Yep! For 15 years (1861-1876). It covered way more land initially, including chunks of present-day Wyoming, Nebraska, New Mexico, and even Oklahoma. Boundaries got trimmed before statehood.

What was the most pivotal moment in early Colorado state history?

Tough call. Sand Creek (1864) exposed brutal violence. The Silver Crash (1893) reshaped the economy. But maybe it's the arrival of the transcontinental railroad link in Denver (1870) – it stopped Colorado from being a backwater.

Where are the best places to see Native American history in Colorado?

Mesa Verde is king for Ancestral Puebloans. Ute Indian Museum in Montrose tells the Ute story powerfully. Canyons of the Ancients National Monument (near Cortez) has thousands of unexcavated sites – less curated, more raw.

Did the Gold Rush really define the state history of Colorado?

Massively, but it's complicated. Gold brought people, railroads, and wealth. It also caused displacement, violence, and boom/bust cycles. Silver mining (Leadville!) later became even bigger. Mining scars are still visible on mountainsides.

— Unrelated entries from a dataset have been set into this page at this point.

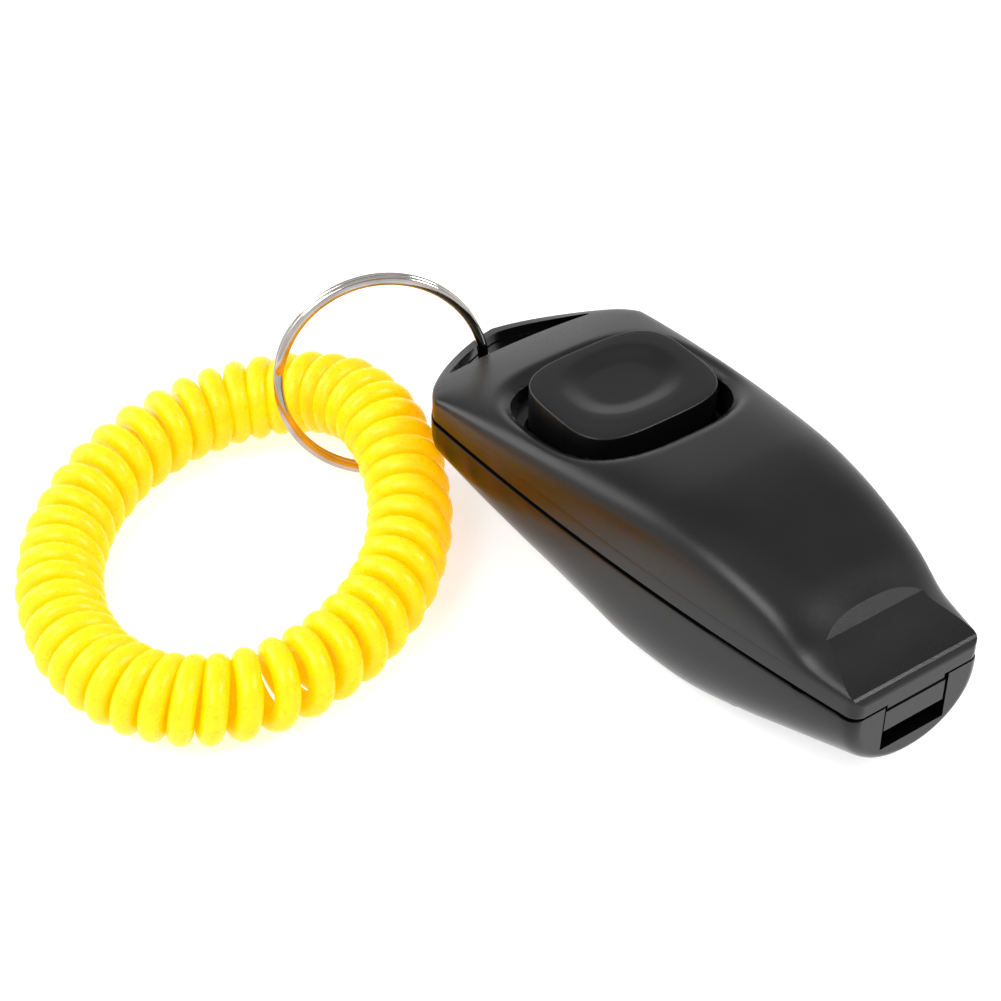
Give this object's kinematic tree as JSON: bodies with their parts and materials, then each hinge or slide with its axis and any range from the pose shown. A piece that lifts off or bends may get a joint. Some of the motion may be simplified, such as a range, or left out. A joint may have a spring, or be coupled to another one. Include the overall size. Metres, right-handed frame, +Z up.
{
  "type": "clicker trainer",
  "caption": "Whistle and push-button clicker in one moulded body, with a split ring and a spiral wrist coil on its strap slot.",
  "frame": {"origin": "on the belly's resting land plane, under the middle of the clicker body's length and width (the split ring and the coil are left out of that box)", "axes": "+X along the body from the ring end to the mouthpiece, +Z up through the button, +Y across the body, away from the side the coil lies on"},
  "size_m": [0.0909, 0.0782, 0.0251],
  "materials": {
    "shell_black": "fine satin moulded ABS",
    "button_black": "satin moulded ABS with a glossier side wall",
    "insert_black": "satin moulded ABS",
    "spring_steel": "rolled spring steel",
    "screw_steel": "zinc-plated screw steel",
    "nickel_wire": "polished nickel plate",
    "coil_yellow": "glossy translucent flexible plastic"
  },
  "bodies": {
    "housing": {"upper_shell": "shell_black", "lower_shell": "shell_black", "whistle_insert": "insert_black", "plate_screw_left": "screw_steel", "plate_screw_right": "screw_steel", "housing_screw_rear": "screw_steel", "housing_screw_middle": "screw_steel"},
    "button": {"button_cap": "button_black"},
    "plate": {"click_plate": "spring_steel"},
    "ring": {"split_ring": "nickel_wire"},
    "coil": {"wrist_coil": "coil_yellow"}
  },
  "joints": [
    {"name": "button_press", "type": "slide", "parent": "housing", "child": "button", "axis": [0, 0, -1], "range_m": [0, 0.0014], "stiffness_N_per_m": 900, "springref_m": -0.0004},
    {"name": "plate_flex", "type": "hinge", "parent": "housing", "child": "plate", "pos_m": [-0.0215, 0, 0.009], "axis": [0, 1, 0], "range_deg": [0, 5.5]},
    {"name": "ring_swing", "type": "hinge", "parent": "housing", "child": "ring", "pos_m": [-0.03163, -0.00352, 0.0132], "axis": [0, 0, -1], "range_deg": [0, 25]},
    {"name": "coil_swing", "type": "hinge", "parent": "ring", "child": "coil", "pos_m": [-0.036, -0.0155, 0.008], "axis": [0, 0, -1], "range_deg": [0, 15]}
  ],
  "couplings": [
    {"joint": "plate_flex", "follows": "button_press", "rad_per_m": 68}
  ]
}
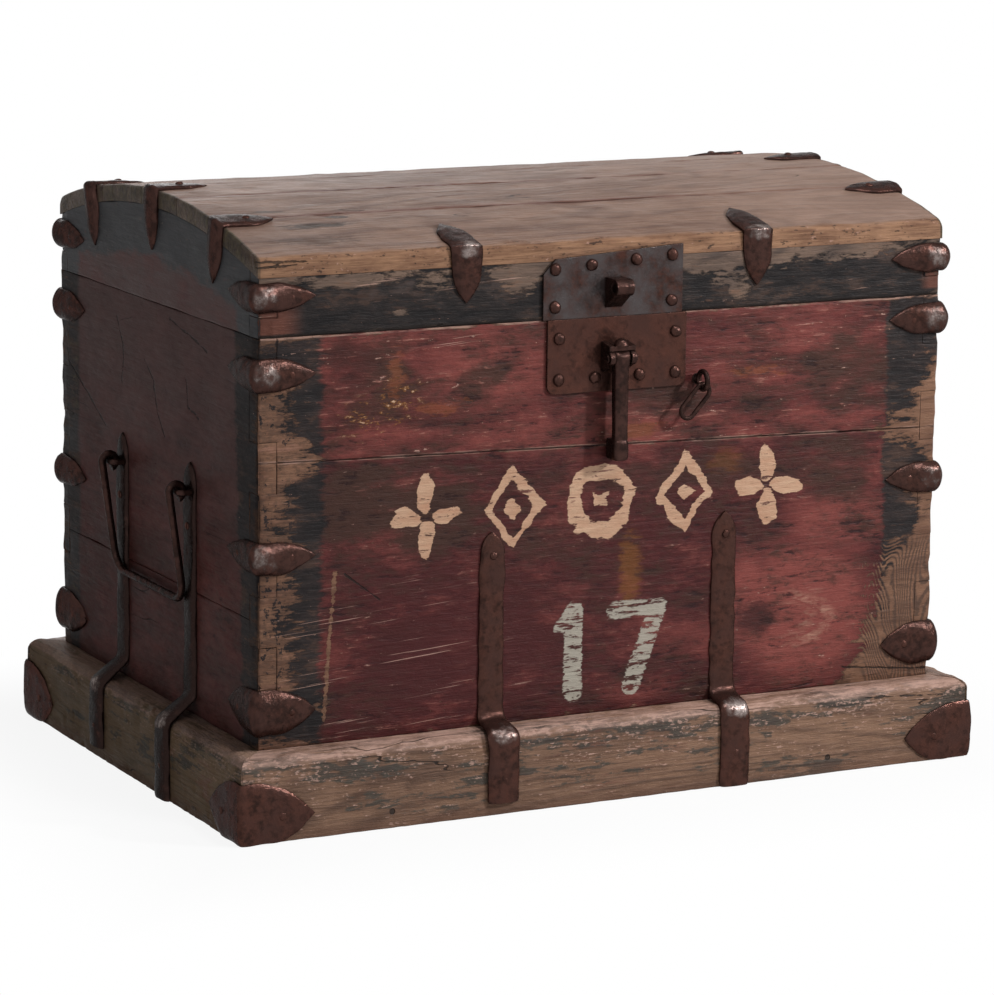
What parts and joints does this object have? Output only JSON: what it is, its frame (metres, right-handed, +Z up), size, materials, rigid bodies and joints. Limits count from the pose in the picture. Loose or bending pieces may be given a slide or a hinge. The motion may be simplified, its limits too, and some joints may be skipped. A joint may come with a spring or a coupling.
{
  "type": "iron-bound wooden chest",
  "caption": "Free-standing wooden travelling chest with an arched hinged lid, forged corner straps, a divided lock plate with a hanging hasp, and swinging side handles on a raised base frame.",
  "frame": {"origin": "at floor level, under the middle of the base frame", "axes": "+X along the front, to the right as seen from the front; the front with the lock faces -Y; +Z up"},
  "size_m": [0.9412, 0.6594, 0.6806],
  "materials": {
    "lacquered_wood": "worn red and black lacquer",
    "top_wood": "weathered, bare",
    "base_wood": "worn, traces of paint",
    "raw_wood": "unfinished",
    "iron": "forged, rusty brown"
  },
  "bodies": {
    "box": {"base_rail_front": "base_wood", "base_rail_back": "base_wood", "base_rail_left": "base_wood", "base_rail_right": "base_wood", "bottom_boards": "raw_wood", "front_board_upper": "lacquered_wood", "front_board_lower": "lacquered_wood", "back_board_upper": "lacquered_wood", "back_board_lower": "lacquered_wood", "left_board_upper": "lacquered_wood", "left_board_lower": "lacquered_wood", "right_board_upper": "lacquered_wood", "right_board_lower": "lacquered_wood", "base_corner_plates": "iron", "corner_straps_front_left": "iron", "corner_straps_front_right": "iron", "corner_straps_back_left": "iron", "corner_straps_back_right": "iron", "front_strap_left": "iron", "front_strap_right": "iron", "back_strap_left": "iron", "back_strap_right": "iron", "left_strap_front": "iron", "left_strap_back": "iron", "right_strap_front": "iron", "right_strap_back": "iron", "left_handle_staples": "iron", "right_handle_staples": "iron", "lock_plate_lower": "iron", "lock_nails_lower": "iron", "hasp_bracket": "iron", "hasp_pin": "iron", "ring_eye": "iron", "box_strap_nails": "iron", "hinge_leaf_box_left": "iron", "hinge_leaf_box_right": "iron", "hinge_pin_left": "iron", "hinge_pin_right": "iron"},
    "lid": {"lid_front_board": "lacquered_wood", "lid_back_board": "lacquered_wood", "lid_end_left": "lacquered_wood", "lid_end_right": "lacquered_wood", "lid_top_board_1": "top_wood", "lid_top_board_2": "top_wood", "lid_top_board_3": "top_wood", "lid_top_board_4": "top_wood", "lid_top_board_5": "top_wood", "lid_corner_straps": "iron", "lid_front_straps": "iron", "lid_end_straps": "iron", "lid_strap_nails": "iron", "lock_plate_upper": "iron", "lock_nails_upper": "iron", "lock_lug": "iron", "hinge_leaf_lid_left": "iron", "hinge_leaf_lid_right": "iron"},
    "hasp": {"hasp": "iron"},
    "left_handle": {"left_handle": "iron"},
    "right_handle": {"right_handle": "iron"},
    "ring_link": {"ring_link": "iron"}
  },
  "joints": [
    {"name": "lid_hinge", "type": "hinge", "parent": "box", "child": "lid", "pos_m": [0, 0.2965, 0.5462], "axis": [-1, 0, 0], "range_deg": [0, 100]},
    {"name": "hasp_swing", "type": "hinge", "parent": "box", "child": "hasp", "pos_m": [0, -0.308, 0.502], "axis": [-1, 0, 0], "range_deg": [0, 105]},
    {"name": "left_handle_swing", "type": "hinge", "parent": "box", "child": "left_handle", "pos_m": [-0.448, -0.006, 0.35], "axis": [0, 1, 0], "range_deg": [0, 165]},
    {"name": "right_handle_swing", "type": "hinge", "parent": "box", "child": "right_handle", "pos_m": [0.448, -0.006, 0.35], "axis": [0, -1, 0], "range_deg": [0, 165]},
    {"name": "ring_link_swing", "type": "hinge", "parent": "box", "child": "ring_link", "pos_m": [0.1075, -0.304, 0.4563], "axis": [0, -1, 0], "range_deg": [-45, 130]}
  ]
}
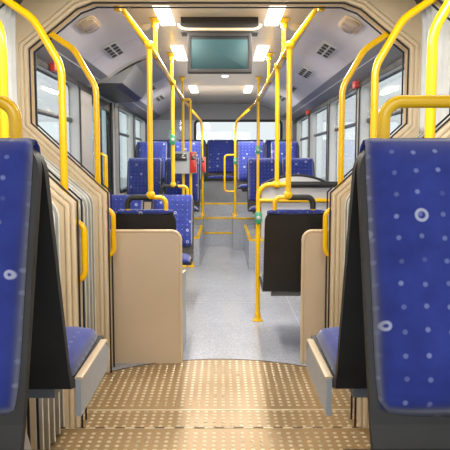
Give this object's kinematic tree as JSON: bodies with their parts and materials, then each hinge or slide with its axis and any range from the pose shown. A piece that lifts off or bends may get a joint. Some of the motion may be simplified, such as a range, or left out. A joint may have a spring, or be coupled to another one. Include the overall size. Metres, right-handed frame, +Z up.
{
  "type": "articulated bus saloon section",
  "caption": "Saloon of an articulated city bus: rear car, turntable gangway with bellows and tail of the fore car, on wheels, with seats, rails, windows and a double door.",
  "frame": {"origin": "on the ground, at the centre of the section's length and width", "axes": "+Y runs rearwards along the bus, +Z up, +X to the street side, the kerb side door is at -X"},
  "size_m": [2.55, 10.2442, 2.9],
  "materials": {
    "body_panel": "satin paint",
    "chassis_black": "satin black paint",
    "rail_yellow": "glossy powder coat",
    "floor_vinyl": "vinyl sheet",
    "tread_plate": "studded plate",
    "bellows_fabric": "coated cloth",
    "cream_trim": "moulded trim",
    "beige_panel": "laminate panel",
    "grey_lining": "moulded lining",
    "seat_fabric": "dotted plush",
    "seat_shell": "grained moulding",
    "seat_frame": "grey paint",
    "glass": "toughened sheet",
    "lamp_diffuser": "opal",
    "monitor_case": "black moulding",
    "ticket_case": "grey moulding",
    "axle_iron": "black painted casting",
    "tail_red": "lens",
    "tyre_rubber": "rubber"
  },
  "bodies": {
    "rear_car": {"rear_floor": "floor_vinyl", "rear_chassis": "chassis_black", "rear_joint_frame": "chassis_black", "rear_portal": "cream_trim", "rear_portal_rails": "rail_yellow", "kerb_wall_front": "body_panel", "kerb_wall_rear": "body_panel", "kerb_door_frame": "body_panel", "street_wall": "body_panel", "kerb_panes": "glass", "street_panes": "glass", "rear_end_wall": "body_panel", "rear_pane": "glass", "rear_roof": "body_panel", "rear_ceiling": "grey_lining", "rear_ceiling_lamps": "lamp_diffuser", "rear_arch_boxes": "grey_lining", "rear_platform": "floor_vinyl", "partitions": "beige_panel", "rear_seat_shells": "seat_shell", "rear_seat_pads": "seat_fabric", "rear_seat_frames": "seat_frame", "rear_seat_grips": "rail_yellow", "rear_handrails": "rail_yellow", "wheelchair_rest": "rail_yellow", "draught_screen": "glass", "ticket_boxes": "ticket_case", "monitor": "monitor_case", "engine_block": "axle_iron", "tail_lamps": "tail_red", "rear_axle": "axle_iron", "rear_bellows": "bellows_fabric"},
    "mid_ring": {"mid_ring": "cream_trim", "mid_ring_rails": "rail_yellow", "turntable_plate": "tread_plate", "plate_carrier": "chassis_black"},
    "fore_car": {"fore_floor": "floor_vinyl", "fore_chassis": "chassis_black", "fore_joint_frame": "chassis_black", "fore_portal": "cream_trim", "fore_handrails": "rail_yellow", "fore_walls": "body_panel", "fore_panes": "glass", "fore_roof": "body_panel", "fore_ceiling": "grey_lining", "fore_arch_boxes": "grey_lining", "fore_seat_shells": "seat_shell", "fore_seat_pads": "seat_fabric", "fore_seat_frames": "seat_frame", "fore_axle": "axle_iron", "fore_bellows": "bellows_fabric"},
    "front_leaf": {"door_leaf_front": "chassis_black", "door_pane_front": "glass"},
    "rear_leaf": {"door_leaf_rear": "chassis_black", "door_pane_rear": "glass"},
    "wheel_fore_kerb": {"wheel_fore_kerb": "tyre_rubber"},
    "wheel_fore_street": {"wheel_fore_street": "tyre_rubber"},
    "wheel_rear_kerb": {"wheel_rear_kerb": "tyre_rubber"},
    "wheel_rear_street": {"wheel_rear_street": "tyre_rubber"}
  },
  "joints": [
    {"name": "gangway_fore", "type": "hinge", "parent": "mid_ring", "child": "fore_car", "pos_m": [0, -2.79215, 0.27], "axis": [0, 0, 1], "range_deg": [-24, 24], "deforming": ["fore_bellows"]},
    {"name": "gangway_rear", "type": "hinge", "parent": "rear_car", "child": "mid_ring", "pos_m": [0, -2.79215, 0.27], "axis": [0, 0, 1], "range_deg": [-24, 24], "deforming": ["rear_bellows"]},
    {"name": "front_leaf_swing", "type": "hinge", "parent": "rear_car", "child": "front_leaf", "pos_m": [-1.225, 0.33585, 0.37], "axis": [0, 0, -1], "range_deg": [0, 88]},
    {"name": "rear_leaf_swing", "type": "hinge", "parent": "rear_car", "child": "rear_leaf", "pos_m": [-1.225, 1.57985, 0.37], "axis": [0, 0, 1], "range_deg": [0, 88]},
    {"name": "fore_kerb_roll", "type": "hinge", "parent": "fore_car", "child": "wheel_fore_kerb", "pos_m": [0, -4.29215, 0.478], "axis": [1, 0, 0], "continuous": true},
    {"name": "fore_street_roll", "type": "hinge", "parent": "fore_car", "child": "wheel_fore_street", "pos_m": [0, -4.29215, 0.478], "axis": [1, 0, 0], "continuous": true},
    {"name": "rear_kerb_roll", "type": "hinge", "parent": "rear_car", "child": "wheel_rear_kerb", "pos_m": [0, 2.60785, 0.478], "axis": [1, 0, 0], "continuous": true},
    {"name": "rear_street_roll", "type": "hinge", "parent": "rear_car", "child": "wheel_rear_street", "pos_m": [0, 2.60785, 0.478], "axis": [1, 0, 0], "continuous": true}
  ],
  "couplings": [
    {"joint": "gangway_rear", "follows": "gangway_fore", "ratio": 1}
  ]
}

Why Colorado's State History Still Matters Today

You can't escape the past here. Water law debates? Rooted in 1800s mining claims. Denver's weird diagonal streets? Follow old wagon trails. The tension between booming Front Range and rural Western Slope? Echoes of territorial disputes. Even our craft beer obsession connects back to German miners needing their lager.

Exploring the state history of Colorado isn't just about dates. It's about understanding why things look, feel, and work the way they do now. That mining shack I found near Durango? It wasn't just rotting wood. It was someone's gamble against impossible odds – a story repeated endlessly across these mountains. That spirit, maybe, is the real treasure.

Feeling inspired? Go stand on the steps of the State Capitol in Denver. Look at the mile-high marker. Then look west at those massive peaks. Everything between that step and those mountains? That's the state history of Colorado. Brutal, beautiful, and still being written.